The complete listing should be restated exactly.

──────── Dataset extract ────────

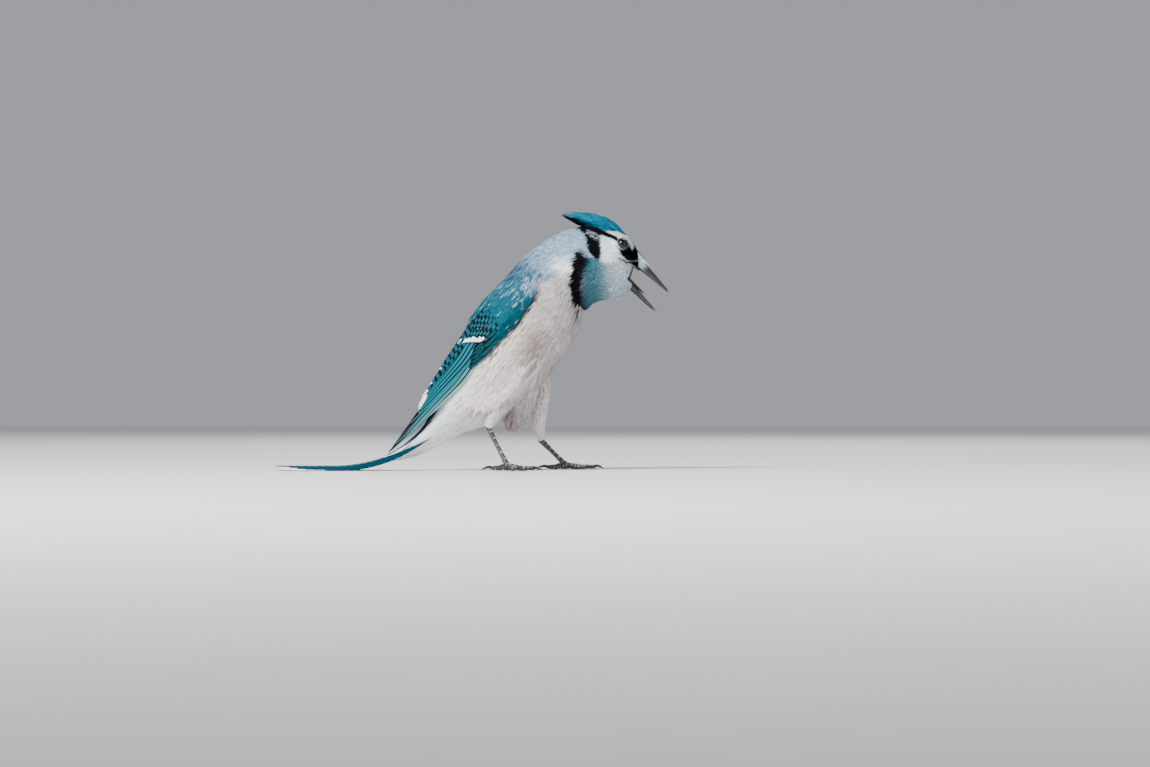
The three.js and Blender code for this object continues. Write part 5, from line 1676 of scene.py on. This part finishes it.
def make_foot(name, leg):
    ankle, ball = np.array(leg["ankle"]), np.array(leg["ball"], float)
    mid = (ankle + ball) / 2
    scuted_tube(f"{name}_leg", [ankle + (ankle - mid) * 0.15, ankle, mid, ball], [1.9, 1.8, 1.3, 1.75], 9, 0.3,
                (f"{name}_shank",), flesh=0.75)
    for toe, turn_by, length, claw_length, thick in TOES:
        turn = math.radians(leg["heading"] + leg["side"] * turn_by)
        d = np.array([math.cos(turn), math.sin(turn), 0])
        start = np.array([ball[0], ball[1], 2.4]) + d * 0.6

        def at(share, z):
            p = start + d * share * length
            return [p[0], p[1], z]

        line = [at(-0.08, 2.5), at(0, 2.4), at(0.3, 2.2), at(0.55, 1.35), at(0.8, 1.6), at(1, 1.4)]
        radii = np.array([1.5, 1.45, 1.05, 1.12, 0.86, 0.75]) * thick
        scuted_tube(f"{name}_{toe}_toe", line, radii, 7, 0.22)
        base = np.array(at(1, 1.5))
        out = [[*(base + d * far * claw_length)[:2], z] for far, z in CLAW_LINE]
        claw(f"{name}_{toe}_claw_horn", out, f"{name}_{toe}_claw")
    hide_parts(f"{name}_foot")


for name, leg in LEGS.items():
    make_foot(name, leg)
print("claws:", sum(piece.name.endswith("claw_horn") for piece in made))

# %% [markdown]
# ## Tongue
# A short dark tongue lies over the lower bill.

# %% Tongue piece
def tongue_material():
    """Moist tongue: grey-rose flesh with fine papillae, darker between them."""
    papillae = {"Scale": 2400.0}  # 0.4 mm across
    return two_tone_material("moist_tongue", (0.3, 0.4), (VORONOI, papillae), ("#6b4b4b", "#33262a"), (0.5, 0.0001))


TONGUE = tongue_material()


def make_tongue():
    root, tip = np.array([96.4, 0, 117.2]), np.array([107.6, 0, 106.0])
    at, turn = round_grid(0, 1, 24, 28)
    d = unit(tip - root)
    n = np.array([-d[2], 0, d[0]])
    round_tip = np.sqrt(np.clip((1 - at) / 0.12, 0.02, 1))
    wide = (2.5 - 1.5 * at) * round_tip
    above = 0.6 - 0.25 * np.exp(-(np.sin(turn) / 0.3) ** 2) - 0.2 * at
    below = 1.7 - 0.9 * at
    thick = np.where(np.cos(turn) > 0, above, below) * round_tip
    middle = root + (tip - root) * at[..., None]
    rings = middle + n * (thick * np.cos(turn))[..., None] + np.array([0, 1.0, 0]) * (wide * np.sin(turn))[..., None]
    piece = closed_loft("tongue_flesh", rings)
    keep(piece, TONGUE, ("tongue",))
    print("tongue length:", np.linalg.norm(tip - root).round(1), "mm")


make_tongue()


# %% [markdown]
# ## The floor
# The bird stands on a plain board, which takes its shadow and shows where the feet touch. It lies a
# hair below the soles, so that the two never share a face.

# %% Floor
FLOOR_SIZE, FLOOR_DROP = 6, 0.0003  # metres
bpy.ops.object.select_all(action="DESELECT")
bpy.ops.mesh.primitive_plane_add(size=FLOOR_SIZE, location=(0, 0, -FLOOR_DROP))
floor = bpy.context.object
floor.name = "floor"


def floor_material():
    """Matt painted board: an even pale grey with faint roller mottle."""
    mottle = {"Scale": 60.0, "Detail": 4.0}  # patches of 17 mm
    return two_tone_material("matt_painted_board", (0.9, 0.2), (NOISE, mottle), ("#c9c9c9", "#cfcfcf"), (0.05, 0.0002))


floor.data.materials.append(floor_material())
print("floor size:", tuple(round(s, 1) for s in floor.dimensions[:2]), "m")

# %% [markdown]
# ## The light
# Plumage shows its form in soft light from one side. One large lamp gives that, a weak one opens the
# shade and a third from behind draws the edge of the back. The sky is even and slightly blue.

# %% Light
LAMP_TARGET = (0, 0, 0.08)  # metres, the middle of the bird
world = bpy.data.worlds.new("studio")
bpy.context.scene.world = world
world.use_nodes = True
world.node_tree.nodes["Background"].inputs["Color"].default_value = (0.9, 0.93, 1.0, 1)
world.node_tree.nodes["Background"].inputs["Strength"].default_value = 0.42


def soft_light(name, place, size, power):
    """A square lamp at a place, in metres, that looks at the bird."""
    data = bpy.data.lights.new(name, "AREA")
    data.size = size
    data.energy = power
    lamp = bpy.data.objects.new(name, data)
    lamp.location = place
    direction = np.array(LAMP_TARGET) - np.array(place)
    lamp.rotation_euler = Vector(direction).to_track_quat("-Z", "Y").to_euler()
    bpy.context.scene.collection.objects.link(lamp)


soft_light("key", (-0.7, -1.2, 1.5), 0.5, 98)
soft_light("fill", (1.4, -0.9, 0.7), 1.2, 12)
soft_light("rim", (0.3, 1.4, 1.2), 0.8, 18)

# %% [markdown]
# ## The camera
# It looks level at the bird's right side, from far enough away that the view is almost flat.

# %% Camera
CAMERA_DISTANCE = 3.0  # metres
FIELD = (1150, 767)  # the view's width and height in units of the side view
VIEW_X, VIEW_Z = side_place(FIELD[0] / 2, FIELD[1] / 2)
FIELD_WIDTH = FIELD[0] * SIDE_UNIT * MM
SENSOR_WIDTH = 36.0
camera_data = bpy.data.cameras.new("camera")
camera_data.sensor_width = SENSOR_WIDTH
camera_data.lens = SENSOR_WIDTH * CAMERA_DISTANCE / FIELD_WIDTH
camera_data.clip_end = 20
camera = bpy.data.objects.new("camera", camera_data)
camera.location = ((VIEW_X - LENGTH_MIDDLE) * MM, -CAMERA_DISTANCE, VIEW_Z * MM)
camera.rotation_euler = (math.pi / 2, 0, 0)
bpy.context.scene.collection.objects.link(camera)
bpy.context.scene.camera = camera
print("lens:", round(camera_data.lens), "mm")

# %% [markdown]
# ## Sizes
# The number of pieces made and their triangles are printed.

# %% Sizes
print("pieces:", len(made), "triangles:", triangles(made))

────────

- **Solution to this problem**:
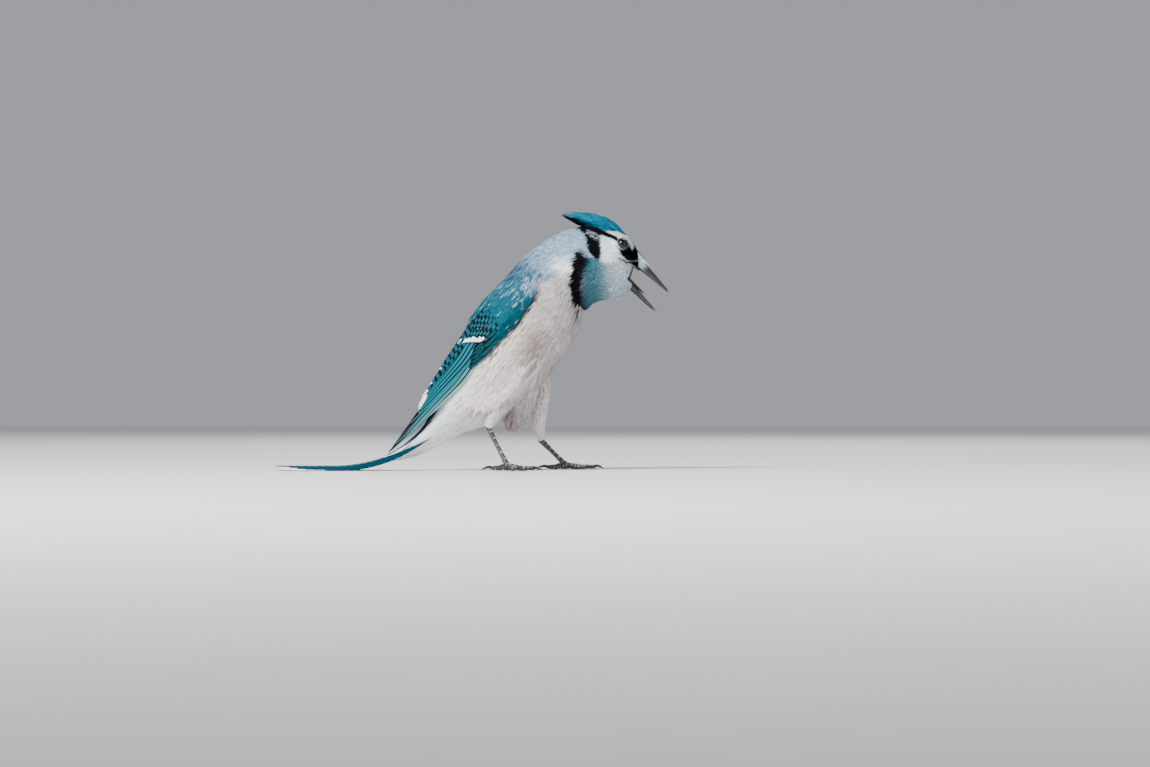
The three.js and Blender code for this object continues. Write part 5, from line 1676 of scene.py on. This part finishes it.
def make_foot(name, leg):
    ankle, ball = np.array(leg["ankle"]), np.array(leg["ball"], float)
    mid = (ankle + ball) / 2
    scuted_tube(f"{name}_leg", [ankle + (ankle - mid) * 0.15, ankle, mid, ball], [1.9, 1.8, 1.3, 1.75], 9, 0.3,
                (f"{name}_shank",), flesh=0.75)
    for toe, turn_by, length, claw_length, thick in TOES:
        turn = math.radians(leg["heading"] + leg["side"] * turn_by)
        d = np.array([math.cos(turn), math.sin(turn), 0])
        start = np.array([ball[0], ball[1], 2.4]) + d * 0.6

        def at(share, z):
            p = start + d * share * length
            return [p[0], p[1], z]

        line = [at(-0.08, 2.5), at(0, 2.4), at(0.3, 2.2), at(0.55, 1.35), at(0.8, 1.6), at(1, 1.4)]
        radii = np.array([1.5, 1.45, 1.05, 1.12, 0.86, 0.75]) * thick
        scuted_tube(f"{name}_{toe}_toe", line, radii, 7, 0.22)
        base = np.array(at(1, 1.5))
        out = [[*(base + d * far * claw_length)[:2], z] for far, z in CLAW_LINE]
        claw(f"{name}_{toe}_claw_horn", out, f"{name}_{toe}_claw")
    hide_parts(f"{name}_foot")


for name, leg in LEGS.items():
    make_foot(name, leg)
print("claws:", sum(piece.name.endswith("claw_horn") for piece in made))

# %% [markdown]
# ## Tongue
# A short dark tongue lies over the lower bill.

# %% Tongue piece
def tongue_material():
    """Moist tongue: grey-rose flesh with fine papillae, darker between them."""
    papillae = {"Scale": 2400.0}  # 0.4 mm across
    return two_tone_material("moist_tongue", (0.3, 0.4), (VORONOI, papillae), ("#6b4b4b", "#33262a"), (0.5, 0.0001))


TONGUE = tongue_material()


def make_tongue():
    root, tip = np.array([96.4, 0, 117.2]), np.array([107.6, 0, 106.0])
    at, turn = round_grid(0, 1, 24, 28)
    d = unit(tip - root)
    n = np.array([-d[2], 0, d[0]])
    round_tip = np.sqrt(np.clip((1 - at) / 0.12, 0.02, 1))
    wide = (2.5 - 1.5 * at) * round_tip
    above = 0.6 - 0.25 * np.exp(-(np.sin(turn) / 0.3) ** 2) - 0.2 * at
    below = 1.7 - 0.9 * at
    thick = np.where(np.cos(turn) > 0, above, below) * round_tip
    middle = root + (tip - root) * at[..., None]
    rings = middle + n * (thick * np.cos(turn))[..., None] + np.array([0, 1.0, 0]) * (wide * np.sin(turn))[..., None]
    piece = closed_loft("tongue_flesh", rings)
    keep(piece, TONGUE, ("tongue",))
    print("tongue length:", np.linalg.norm(tip - root).round(1), "mm")


make_tongue()


# %% [markdown]
# ## The floor
# The bird stands on a plain board, which takes its shadow and shows where the feet touch. It lies a
# hair below the soles, so that the two never share a face.

# %% Floor
FLOOR_SIZE, FLOOR_DROP = 6, 0.0003  # metres
bpy.ops.object.select_all(action="DESELECT")
bpy.ops.mesh.primitive_plane_add(size=FLOOR_SIZE, location=(0, 0, -FLOOR_DROP))
floor = bpy.context.object
floor.name = "floor"


def floor_material():
    """Matt painted board: an even pale grey with faint roller mottle."""
    mottle = {"Scale": 60.0, "Detail": 4.0}  # patches of 17 mm
    return two_tone_material("matt_painted_board", (0.9, 0.2), (NOISE, mottle), ("#c9c9c9", "#cfcfcf"), (0.05, 0.0002))


floor.data.materials.append(floor_material())
print("floor size:", tuple(round(s, 1) for s in floor.dimensions[:2]), "m")

# %% [markdown]
# ## The light
# Plumage shows its form in soft light from one side. One large lamp gives that, a weak one opens the
# shade and a third from behind draws the edge of the back. The sky is even and slightly blue.

# %% Light
LAMP_TARGET = (0, 0, 0.08)  # metres, the middle of the bird
world = bpy.data.worlds.new("studio")
bpy.context.scene.world = world
world.use_nodes = True
world.node_tree.nodes["Background"].inputs["Color"].default_value = (0.9, 0.93, 1.0, 1)
world.node_tree.nodes["Background"].inputs["Strength"].default_value = 0.42


def soft_light(name, place, size, power):
    """A square lamp at a place, in metres, that looks at the bird."""
    data = bpy.data.lights.new(name, "AREA")
    data.size = size
    data.energy = power
    lamp = bpy.data.objects.new(name, data)
    lamp.location = place
    direction = np.array(LAMP_TARGET) - np.array(place)
    lamp.rotation_euler = Vector(direction).to_track_quat("-Z", "Y").to_euler()
    bpy.context.scene.collection.objects.link(lamp)


soft_light("key", (-0.7, -1.2, 1.5), 0.5, 98)
soft_light("fill", (1.4, -0.9, 0.7), 1.2, 12)
soft_light("rim", (0.3, 1.4, 1.2), 0.8, 18)

# %% [markdown]
# ## The camera
# It looks level at the bird's right side, from far enough away that the view is almost flat.

# %% Camera
CAMERA_DISTANCE = 3.0  # metres
FIELD = (1150, 767)  # the view's width and height in units of the side view
VIEW_X, VIEW_Z = side_place(FIELD[0] / 2, FIELD[1] / 2)
FIELD_WIDTH = FIELD[0] * SIDE_UNIT * MM
SENSOR_WIDTH = 36.0
camera_data = bpy.data.cameras.new("camera")
camera_data.sensor_width = SENSOR_WIDTH
camera_data.lens = SENSOR_WIDTH * CAMERA_DISTANCE / FIELD_WIDTH
camera_data.clip_end = 20
camera = bpy.data.objects.new("camera", camera_data)
camera.location = ((VIEW_X - LENGTH_MIDDLE) * MM, -CAMERA_DISTANCE, VIEW_Z * MM)
camera.rotation_euler = (math.pi / 2, 0, 0)
bpy.context.scene.collection.objects.link(camera)
bpy.context.scene.camera = camera
print("lens:", round(camera_data.lens), "mm")

# %% [markdown]
# ## Sizes
# The number of pieces made and their triangles are printed.

# %% Sizes
print("pieces:", len(made), "triangles:", triangles(made))